In apocalyptic fiction, religion is a great tool. During the end times of humanity and the world, humans either turn to answers in religion, criticize God for allowing things to happen, or completely object religion and rely only on themselves. Using religion with horror is also a staple of the Southern Gothic subgenre (think Flannery O’ Connor and William Faulkner). My story takes place in the South, and I wanted it to be able to fall into the Southern Gothic category.




So, in the story, we have the pessimistic criticizer of religion who thinks that she is better than the town she was raised in (the narrator, Lilly), the religious reverend who is a contradiction of himself as a drunkard, the convict who has murdered in the past but is now seeking redemption for his soul with God, and the absent-minded teenager who goes back and forth between reciting spells to being completely wracked with fear and spewing out random things to herself. Quite a colorful bunch who would never in their wildest dreams be around each other in normal, everyday life.


I love this cast of characters that I created! I felt that each one symbolized how each type of person might be in an apocalyptic situation, or at least they showed different angles to how humans react and interact under fear and pressure. This is a horror piece, of course, at its roots, but it became more of a psychological character study, sort of like how The Walking Dead is: you have a zombie story, but the meat of it is not the zombies; it’s how the people interact, how they handle the fear of dying, and what they will due to survive.



The Bible verses in this story were absolutely perfect for this piece. I was racking my brain for what to use, because I knew that I wanted the reverend to be shouting these words to the others like he was giving the last bit of religious hope to them before their inevitable deaths, kind of like in the movie Titanic when the reverend starts reading scripture to the frantic people on board in an attempt to save their souls and bring them comfort before they die. I went to church every Sunday as a child and grew up in church all my life. I’m still a Christian to this day (yes, I write horror. I know the thoughts about that, but I do not do it in the fashion that is to thumb my nose at my religion. I know what I believe, and I never write pieces that applaud or uphold evil and darkness as something desirable or as something to put energies into. To me, horror is taking a look at the darker sides of the world while understanding that it is no reflection of me and what I believe. It’s fiction.). So, with that being said, I know some Bible passages, and the one about the harvest was too good not to use.



This story comments on the whole idea of salvation and what it means to us. It shows how human we all are. We have a reverend who still sins, a convict whose sin can be redeemed if he believes and accepts it, a pessimist who never agrees to salvation, and the girl who knows nothing of it and refuses to hear anything other than what strictly revolves around her.


You don’t have to read this as a commentary on salvation. If that’s not your thing, then shoot yeah, it’s a horror piece in any way that you want it! But, I like this added layer of meaning behind my story, so I hope you will too. I just happened to use these themes and ideas in the fashion of horror.

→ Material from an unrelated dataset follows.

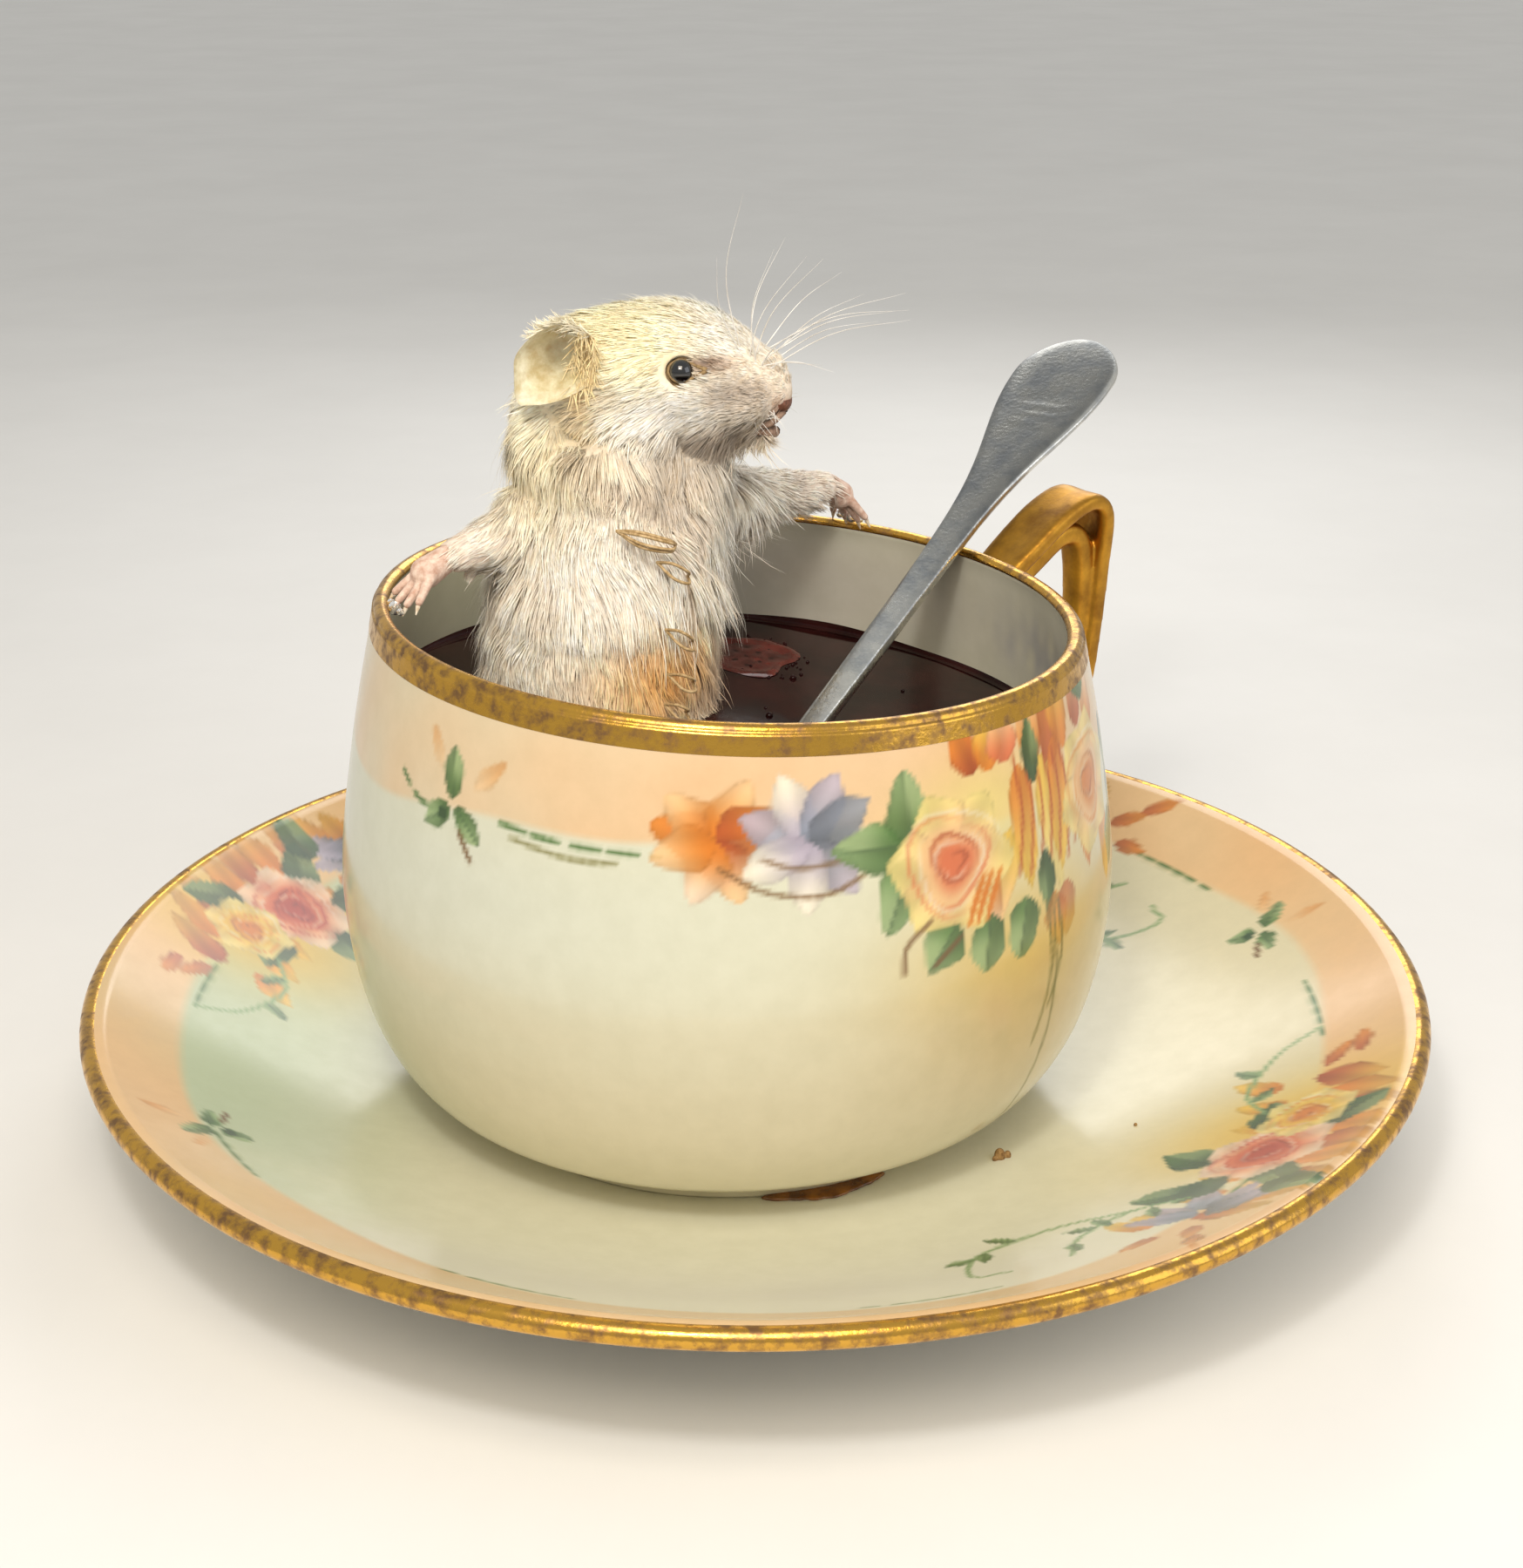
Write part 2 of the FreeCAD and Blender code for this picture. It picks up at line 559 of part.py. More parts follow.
def build():
    os.makedirs("parts", exist_ok=True)
    outside = bowl_outside()
    write("saucer", saucer())
    bowl = cup()
    write("cup", bowl)
    write("cup_handle", handle(outside))
    write("spilled_resin", residue())

    spoon = teaspoon()
    write("teaspoon", spoon)

    body_outer = torso(0)
    head_outer = head(0)
    shoulder_at = MOUSE + V(2.8, 1.8, SHOULDER_UP)
    neck_low = MOUSE + V(1.0, 0.3, 0.3 * TORSO_UP)
    skull = NAPE + HEAD_DIR * (0.38 * HEAD_L)
    spine = [MOUSE - UP * (0.8 * TORSO_SUNK), neck_low, MOUSE + V(3.0, 1.6, TORSO_UP), skull]
    spine_wire = wire_bar(spine, SPINE_R)
    spine_bore = wire_bar(spine, SPINE_R + FIT_GAP)

    arms = {}
    sides = (
        ("left", 1, PAW_AT_LEFT, PAW_IN_LEFT, PAW_ARCH_LEFT),
        ("right", -1, PAW_AT_RIGHT, PAW_IN_RIGHT, PAW_ARCH_RIGHT),
    )
    for name, sign, at, inwards, arch in sides:
        rest = rim_point(at) - turned(at) * inwards
        shoulder = shoulder_at + LEFT * (sign * (0.8 * TORSO_A))
        away = rest - shoulder
        level = V(away.x, away.y, 0)
        level.normalize()
        wrist = rest - level * 5.4 + UP * (PALM_R + PAW_LIFT + arch)
        arms[name] = (sign, at, rest, shoulder, wrist, level)

    bores = [spine_bore]
    for name, (sign, at, rest, shoulder, wrist, level) in arms.items():
        path = [neck_low + UP * 4 + LEFT * sign * 2.5, shoulder, wrist + level * 1.5]
        write("foreleg_wire_" + name, wire_bar(path, WIRE_R))
        bores.append(wire_bar(path, WIRE_R + FIT_GAP))
    floor = FLOOR_Z + 0.3
    for name, sign in (("left", 1), ("right", -1)):
        top = MOUSE - UP * (0.6 * TORSO_SUNK) + LEFT * (sign * ANCHOR_SPREAD)
        foot = V(top.x, top.y, floor)
        write("anchor_wire_" + name, rod(foot, top, WIRE_R))
        bores.append(rod(foot, top, WIRE_R + FIT_GAP))
    write("spine_wire", spine_wire)
    tunnels = bores[0].fuse(bores[1:])

    form = torso(HIDE_T + FIT_GAP)
    write("body_form", form.cut(tunnels))
    write("torso_hide", body_outer.cut(torso(HIDE_T)).cut(tunnels))

    head_rest = head_outer.cut(body_outer)
    clays = []
    eyes = {}
    for name, sign in (("left", 1), ("right", -1)):
        out, origin = eye_axis(sign)
        spot = surface_point(head_outer, origin, out)
        eyes[name] = (spot - out * (0.45 * EYE_R), out)
    core = head(HIDE_T + FIT_GAP).cut(body_outer)
    hide = head_rest.cut(head(HIDE_T))
    for name, (centre, out) in eyes.items():
        eye = Part.makeSphere(EYE_R, centre)
        socket = Part.makeSphere(EYE_R + FIT_GAP, centre)
        clay = Part.makeCylinder(EYE_CLAY_R, 3.0, centre - out * 3.2, out).cut(socket)
        clay_bore = Part.makeCylinder(EYE_CLAY_R + FIT_GAP, 3.0 + FIT_GAP, centre - out * (3.2 + FIT_GAP), out)
        write("eye_" + name, eye)
        write("eye_clay_" + name, clay.common(head_outer))
        hide = hide.cut([socket, clay_bore])
        core = core.cut([socket, clay_bore])
        clays.append(clay)
    nose_at = NAPE + HEAD_DIR * (HEAD_L - 0.6) - UP * 1.0
    nose = Part.makeSphere(NOSE_R, nose_at)
    write("nose", nose.cut(head_outer))
    write("head_form", core.cut(tunnels))
    write("head_hide", hide.cut(tunnels))
    for name, sign in (("left", 1), ("right", -1)):
        write("ear_" + name, ear(head_outer, sign))
        write("whiskers_" + name, whisker_pad(head_outer, sign))
    write("seam_stitches", stitches(body_outer))

    for name, (sign, at, rest, shoulder, wrist, level) in arms.items():
        way = wrist - shoulder
        across = way.cross(UP)
        across.normalize()
        lift = across.cross(way)
        lift.normalize()
        rings = []
        cuff = WRIST_R + 0.4
        for share, radius in ((0.0, ARM_R), (0.45, 0.68 * ARM_R), (0.8, 0.5 * ARM_R), (1.0, cuff)):
            rings.append((shoulder + way * share, across, lift, radius, radius))
        leg = skin(rings).cut(body_outer)
        reach = rest + level * 0.6 + UP * (PALM_R * 0.75) - wrist
        reach.normalize()
        palm_up = UP - reach * UP.dot(reach)
        palm_up.normalize()
        hand, claws = paw(wrist, reach, palm_up, bowl)
        write("paw_" + name, hand.cut(tunnels))
        write("claws_" + name, Part.makeCompound(claws))
        write("foreleg_hide_" + name, leg.cut(tunnels).cut(hand))
        drop = Part.makeSphere(GLUE_R, rim_point(at) + UP * 0.3)
        write("paw_glue_" + name, drop.cut([hand, bowl] + claws))

    sunk = [torso(-FIT_GAP), spoon]
    pool = bowl_inside(TEA_FILM).cut(above(TEA_Z, TEA_LEAN)).cut(sunk)
    write("tea_fill", pool.cut(tunnels))


build()
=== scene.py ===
"""A mounted white mouse in a hand-painted teacup: the finish of every piece around its CAD frame.

Sizes are millimetres unless a name says otherwise, and one factor turns them to Blender's metres.
"""

import logging
import math
from dataclasses import dataclass, field
from enum import Enum
from typing import Optional, Sequence

import bpy
import numpy as np
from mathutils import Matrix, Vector
from mathutils.kdtree import KDTree


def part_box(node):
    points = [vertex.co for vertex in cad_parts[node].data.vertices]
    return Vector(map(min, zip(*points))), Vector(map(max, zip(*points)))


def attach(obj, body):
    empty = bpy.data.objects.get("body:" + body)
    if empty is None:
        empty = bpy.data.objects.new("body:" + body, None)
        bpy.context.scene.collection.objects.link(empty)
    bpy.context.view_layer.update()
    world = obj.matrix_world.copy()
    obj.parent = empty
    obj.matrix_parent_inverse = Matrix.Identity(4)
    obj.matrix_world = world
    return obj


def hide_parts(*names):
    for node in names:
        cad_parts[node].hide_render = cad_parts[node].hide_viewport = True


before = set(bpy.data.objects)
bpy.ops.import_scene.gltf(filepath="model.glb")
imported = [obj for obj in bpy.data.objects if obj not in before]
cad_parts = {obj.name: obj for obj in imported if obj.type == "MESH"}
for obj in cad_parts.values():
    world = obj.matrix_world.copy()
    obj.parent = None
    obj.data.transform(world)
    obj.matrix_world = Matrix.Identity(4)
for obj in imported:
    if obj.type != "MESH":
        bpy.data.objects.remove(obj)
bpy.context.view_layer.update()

MM = 0.001
UP = np.array([0.0, 0.0, 1.0])
CUP_AXIS = -3.1                      # the cup's axis along X
CUP_BODY = "cup_group"
SAUCER_BODY = "saucer_base"
MIX_A, MIX_B, MIX_OUT = 6, 7, 2      # the colour sockets of a mix node
LOG = logging.getLogger("teacup")
Array = np.ndarray
Point = tuple[float, float]


# ---------------------------------------------------------------- colours and nodes
def srgb(code: str) -> Array:
    """One sRGB hex colour as three numbers from 0 to 1, still in sRGB."""
    return np.array([int(code[i:i + 2], 16) / 255 for i in (1, 3, 5)])


def to_linear(colour: Array) -> Array:
    """sRGB numbers as linear light."""
    return np.where(colour <= 0.04045, colour / 12.92, ((colour + 0.055) / 1.055) ** 2.4)


def linear(code: str) -> tuple[float, float, float, float]:
    """One sRGB hex colour as a linear RGBA value for a socket."""
    return (*to_linear(srgb(code)), 1.0)


def per_mm(size: float) -> float:
    """Texture scale that repeats once in a size in millimetres."""
    return 1.0 / (size * MM)


def add(tree: bpy.types.NodeTree, kind: str, settings: Optional[dict] = None,
        links: Optional[dict] = None) -> bpy.types.Node:
    """Add a node to a tree.

    Args:
        tree: the node tree.
        kind: the node's type name.
        settings: socket values and node properties by name.
        links: output sockets by the name or number of the input that each one feeds.

    Returns:
        The new node.
    """
    node = tree.nodes.new(kind)
    for key, value in (settings or {}).items():
        if isinstance(key, str) and hasattr(node, key):
            setattr(node, key, value)
        else:
            node.inputs[key].default_value = value
    for key, output in (links or {}).items():
        tree.links.new(output, node.inputs[key])
    return node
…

While the narrator, Lilly, says that they are all damned, only the ones that turned from God at the end were damned. So, it would seem that the convict, the one who had the most blatant sin marked on him was saved in the end as he asks God to forgive him for all he has done and what he is about to do (I thought it was a cool switch to have the clean-record Lilly have the sin of the murder of the reverend on her hands after she had just ripped Darin apart for the exact same sin he committed years prior). The reverend might have been too, but we don’t know for sure, because we are getting the narrative from Lilly, who sees no salvation to be given to anyone. She believes the world is over, that we’re all dying, that there is nothing we can do, and that no one can save us in any way shape or form, be that our bodies orour souls. So, yeah, since we’re listening to Lilly, we do get the pessimistic, horror-inducing last thought of “That’s it, the end. The black veil has covered the world without it lifting and no one is left. We only have the animals running around freely.”



I didn’t want the animals to have to be harvested. I have a soft spot for animals and just couldn’t do that to them, even in fiction. But, you know, to the humans, sure!


I like the thought that Lilly has in the story about how animals are too pure for horror and destruction to feed off of them, which is kind of how it seems to be in the story. These creatures don’t harvest the animals. Why? Maybe it’s for that very reason, but I wanted the creatures’ “morals” or plans of action for why they were doing this to humans to be ambiguous the entire time, because, like I said before, the story is not about the monster/alien creatures... it’s about humanity. So, anyway, back to the animals.


I wanted Buck to be this lasting bit of life and hope for Lilly. She is alone, essentially, and only has love and patience in her heart for her dog. She knows that she will eventually never return to him one day, because she will be harvested by these creatures, and that Buck will be alone in the world, never having known what happened or what will happen. It’s a terrible version of an unknown last goodbye.



The entire world behind this story has been established without having to get into the meat of it, which I thought was great considering how the first version of the story was all about world-building to an annoyingly long level. I don’t think the reader needs an answer to everything as the characters themselves do not even have an answer.



At the end of “And We Are Not Saved,” everyone is either dead or alone until their final hour. There is nothing good or happy in its wake. Things will come to eat you and there is not a single thing you can do about it as the world slowly empties of life. If you’re an animal, your owner leaves one day without a reason and you are stuck alone in the world while these monsters roam free until you die.



It’s all a bit tragic really, isn’t it? But if you came here to read horror, you surely didn’t come for sunshine and rainbows.